> [Requirement] Print the entries below in their entirety, exactly as they are written.

_ _ _ _ _ _ _

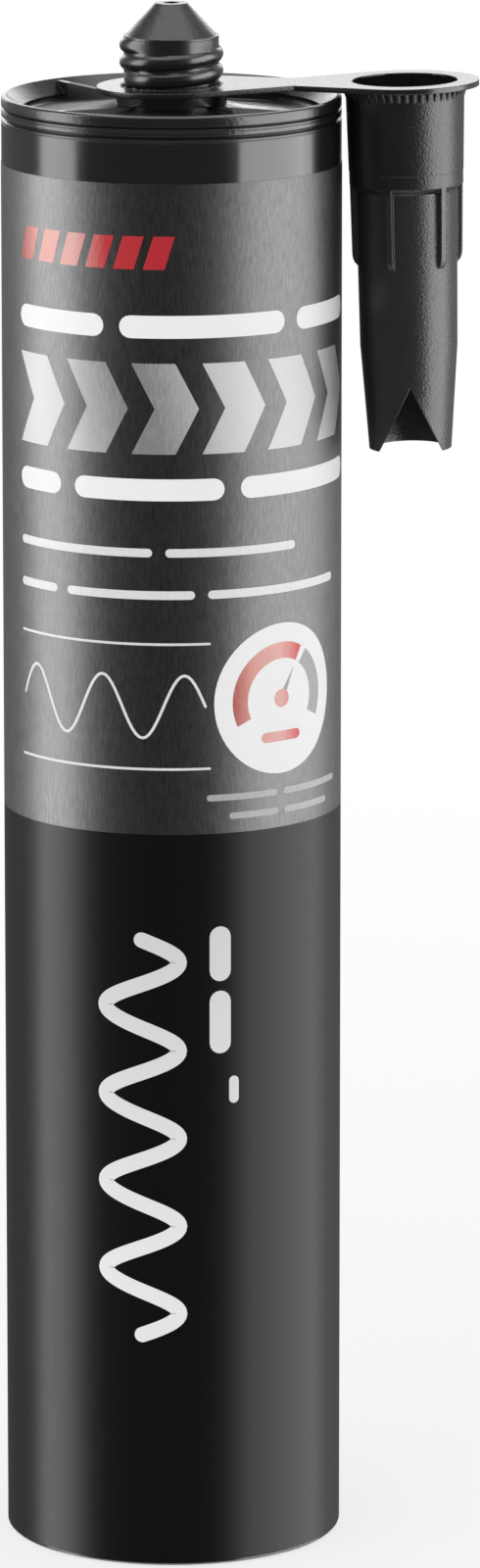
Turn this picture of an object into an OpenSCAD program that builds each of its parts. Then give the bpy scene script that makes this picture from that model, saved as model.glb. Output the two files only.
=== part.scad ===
// Sealant cartridge, 310 ml class: a moulded tube with a dished head and a threaded, sealed neck.
// The nozzle is one moulding with a strap and a ring, and hangs by that ring from the neck.
// Z is up along the cartridge axis. The origin is the centre of the open rear end. The nozzle is at +X.

/* [Tube] */
// Outer diameter of the tube
tube_d = 49.5; // [47:0.1:54]
// Thickness of the tube wall
wall_t = 1.55; // [1.2:0.05:2]
// Length from the open rear end to the top of the head rim
tube_h = 215; // [170:1:260]
// How much the wall is thinned at the mouth of the bore
mouth_relief = 0.35; // [0.3:0.05:0.5]
// Depth of the wider mouth
mouth_h = 10; // [6:1:12]
// Height of the cone between the mouth and the bore
mouth_taper_h = 1.5; // [1:0.5:3]
// Bevel round the foot of the tube
foot_bevel = 0.3; // [0.1:0.1:0.5]

/* [Rim] */
// Width of the flat on top of the rim
rim_land = 0.15; // [0.1:0.05:0.5]
// Radius of the rounding at the rim's outer edge
rim_round = 0.5; // [0.2:0.05:0.8]
// Width of the sloping wall inside the rim
rim_slope_w = 2.2; // [1.5:0.05:3]
// Depth from the rim to the foot of that sloping wall
rim_slope_h = 2; // [1.5:0.1:2.4]
// Depth of the grooves round the rim
groove_t = 0.42; // [0.1:0.02:0.5]
// Width of the upper groove
upper_groove_h = 0.45; // [0.3:0.05:0.7]
// Width of the lower groove
lower_groove_h = 0.65; // [0.3:0.05:1]
// Height of the band above the upper groove
upper_band_h = 1.5; // [1:0.1:2]
// Height of the band between the grooves
lower_band_h = 0.9; // [0.6:0.1:1.4]
// Distance of the fine line under each groove
line_gap = 0.24; // [0.1:0.02:0.3]
// Width of that line
line_h = 0.14; // [0.08:0.02:0.2]
// Depth of that line
line_t = 0.1; // [0.04:0.02:0.2]

/* [Head] */
// Depth from the rim to the channel round the plate
dish_h = 3; // [2.6:0.1:4]
// Radius of the fillet between the sloping wall and the channel
dish_fillet = 0.9; // [0.5:0.1:1.2]
// Rise of the plate from the channel to the collar
plate_rise = 1.7; // [1:0.1:2.2]
// Thickness of the plate
plate_t = 1.6; // [1.2:0.1:2.4]
// Outer diameter of the collar round the neck
collar_d = 16.1; // [15.6:0.1:18]
// Height of the collar above the rim
collar_h = 0.35; // [0.2:0.05:1]
// Number of ribs across the dish
rib_count = 4; // [2:1:8]
// Direction of the first rib
rib_angle = 45; // [0:5:85]
// Thickness of a rib
rib_t = 0.95; // [0.6:0.05:1.6]
// Depth from the rim to the outer end of a rib's top
rib_drop = 0.2; // [0.1:0.1:0.6]
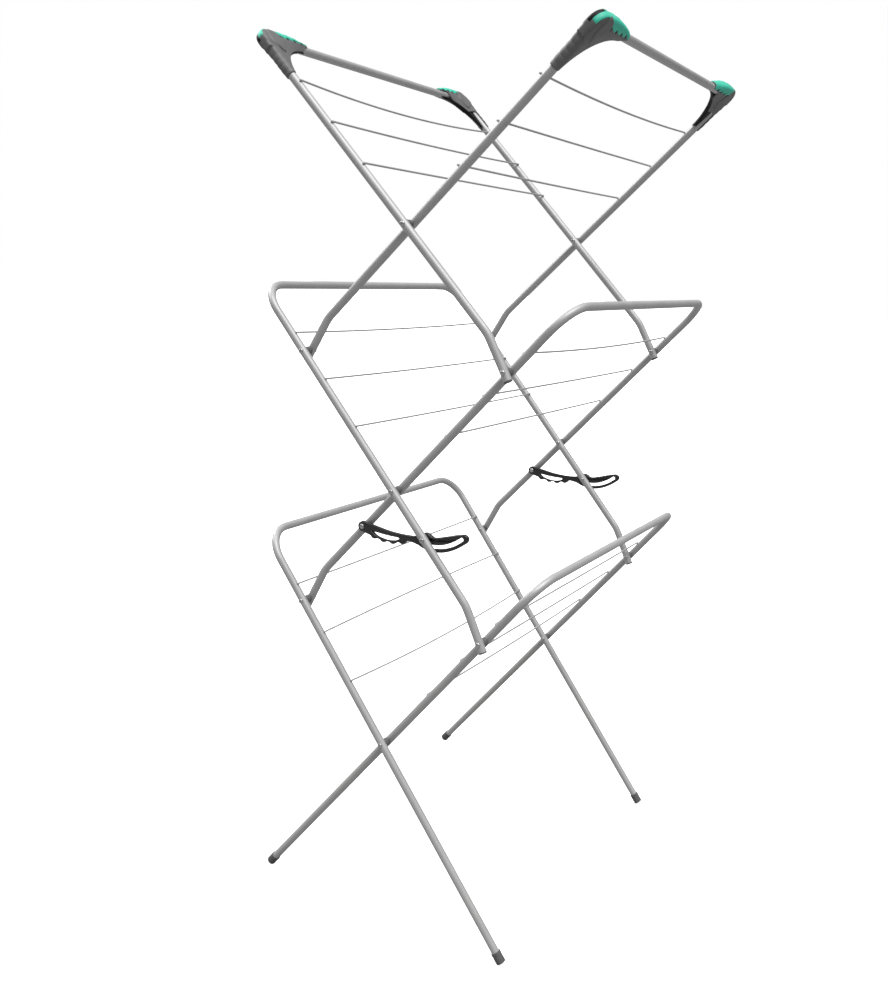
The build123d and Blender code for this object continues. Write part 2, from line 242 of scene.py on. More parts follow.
SHARP_ANGLE = 42.0
THINNEST = 0.02           # least radius of a lathed ring, so that its ends stay closed
DOME_STEPS = 5
DOME_STEP = 17.5          # degrees
DOME_DEPTH = 0.8          # of the bar's radius


def piece(name, solids, body, slot, nodes):
    """One named piece from closed solids (points in mm, faces), standing for CAD nodes."""
    points, faces = [], []
    for solid_points, solid_faces in solids:
        base = len(points)
        points += [Vector(point) * MM for point in solid_points]
        faces += [[index + base for index in face] for face in solid_faces]
    mesh = bpy.data.meshes.new(name)
    mesh.from_pydata(points, [], faces)
    work = bmesh.new()
    work.from_mesh(mesh)
    bmesh.ops.recalc_face_normals(work, faces=work.faces)
    work.to_mesh(mesh)
    work.free()
    mesh.shade_smooth()
    mesh.set_sharp_from_angle(angle=math.radians(SHARP_ANGLE))
    mesh.materials.append(MATERIALS[slot])
    item = bpy.data.objects.new(name, mesh)
    bpy.context.scene.collection.objects.link(item)
    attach(item, body)
    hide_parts(*nodes)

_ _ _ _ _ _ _

> [Expected answer]
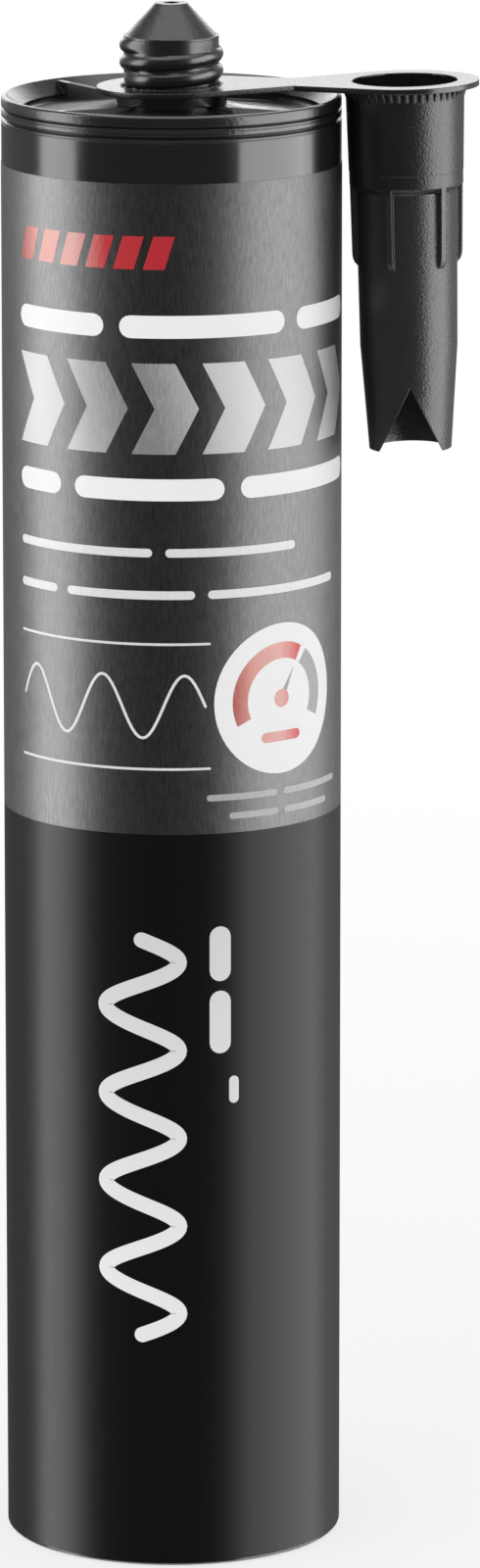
Turn this picture of an object into an OpenSCAD program that builds each of its parts. Then give the bpy scene script that makes this picture from that model, saved as model.glb. Output the two files only.
=== part.scad ===
// Sealant cartridge, 310 ml class: a moulded tube with a dished head and a threaded, sealed neck.
// The nozzle is one moulding with a strap and a ring, and hangs by that ring from the neck.
// Z is up along the cartridge axis. The origin is the centre of the open rear end. The nozzle is at +X.

/* [Tube] */
// Outer diameter of the tube
tube_d = 49.5; // [47:0.1:54]
// Thickness of the tube wall
wall_t = 1.55; // [1.2:0.05:2]
// Length from the open rear end to the top of the head rim
tube_h = 215; // [170:1:260]
// How much the wall is thinned at the mouth of the bore
mouth_relief = 0.35; // [0.3:0.05:0.5]
// Depth of the wider mouth
mouth_h = 10; // [6:1:12]
// Height of the cone between the mouth and the bore
mouth_taper_h = 1.5; // [1:0.5:3]
// Bevel round the foot of the tube
foot_bevel = 0.3; // [0.1:0.1:0.5]

/* [Rim] */
// Width of the flat on top of the rim
rim_land = 0.15; // [0.1:0.05:0.5]
// Radius of the rounding at the rim's outer edge
rim_round = 0.5; // [0.2:0.05:0.8]
// Width of the sloping wall inside the rim
rim_slope_w = 2.2; // [1.5:0.05:3]
// Depth from the rim to the foot of that sloping wall
rim_slope_h = 2; // [1.5:0.1:2.4]
// Depth of the grooves round the rim
groove_t = 0.42; // [0.1:0.02:0.5]
// Width of the upper groove
upper_groove_h = 0.45; // [0.3:0.05:0.7]
// Width of the lower groove
lower_groove_h = 0.65; // [0.3:0.05:1]
// Height of the band above the upper groove
upper_band_h = 1.5; // [1:0.1:2]
// Height of the band between the grooves
lower_band_h = 0.9; // [0.6:0.1:1.4]
// Distance of the fine line under each groove
line_gap = 0.24; // [0.1:0.02:0.3]
// Width of that line
line_h = 0.14; // [0.08:0.02:0.2]
// Depth of that line
line_t = 0.1; // [0.04:0.02:0.2]

/* [Head] */
// Depth from the rim to the channel round the plate
dish_h = 3; // [2.6:0.1:4]
// Radius of the fillet between the sloping wall and the channel
dish_fillet = 0.9; // [0.5:0.1:1.2]
// Rise of the plate from the channel to the collar
plate_rise = 1.7; // [1:0.1:2.2]
// Thickness of the plate
plate_t = 1.6; // [1.2:0.1:2.4]
// Outer diameter of the collar round the neck
collar_d = 16.1; // [15.6:0.1:18]
// Height of the collar above the rim
collar_h = 0.35; // [0.2:0.05:1]
// Number of ribs across the dish
rib_count = 4; // [2:1:8]
// Direction of the first rib
rib_angle = 45; // [0:5:85]
// Thickness of a rib
rib_t = 0.95; // [0.6:0.05:1.6]
// Depth from the rim to the outer end of a rib's top
rib_drop = 0.2; // [0.1:0.1:0.6]
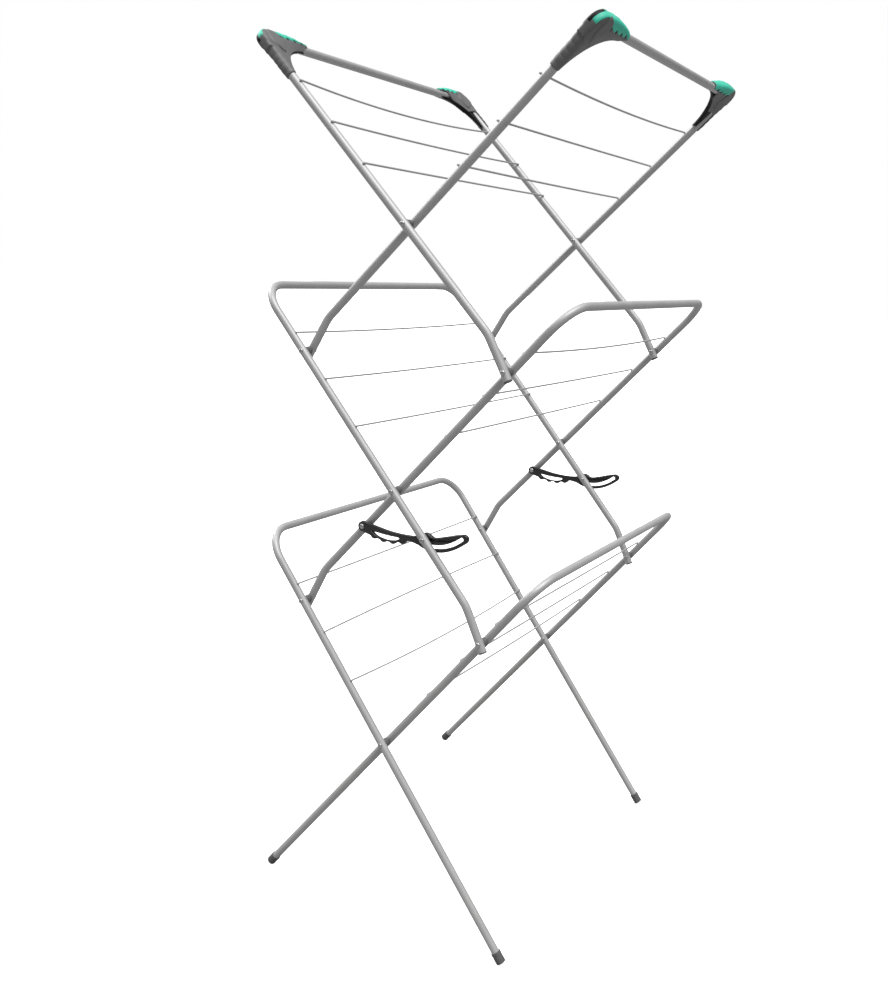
The build123d and Blender code for this object continues. Write part 2, from line 242 of scene.py on. More parts follow.
SHARP_ANGLE = 42.0
THINNEST = 0.02           # least radius of a lathed ring, so that its ends stay closed
DOME_STEPS = 5
DOME_STEP = 17.5          # degrees
DOME_DEPTH = 0.8          # of the bar's radius


def piece(name, solids, body, slot, nodes):
    """One named piece from closed solids (points in mm, faces), standing for CAD nodes."""
    points, faces = [], []
    for solid_points, solid_faces in solids:
        base = len(points)
        points += [Vector(point) * MM for point in solid_points]
        faces += [[index + base for index in face] for face in solid_faces]
    mesh = bpy.data.meshes.new(name)
    mesh.from_pydata(points, [], faces)
    work = bmesh.new()
    work.from_mesh(mesh)
    bmesh.ops.recalc_face_normals(work, faces=work.faces)
    work.to_mesh(mesh)
    work.free()
    mesh.shade_smooth()
    mesh.set_sharp_from_angle(angle=math.radians(SHARP_ANGLE))
    mesh.materials.append(MATERIALS[slot])
    item = bpy.data.objects.new(name, mesh)
    bpy.context.scene.collection.objects.link(item)
    attach(item, body)
    hide_parts(*nodes)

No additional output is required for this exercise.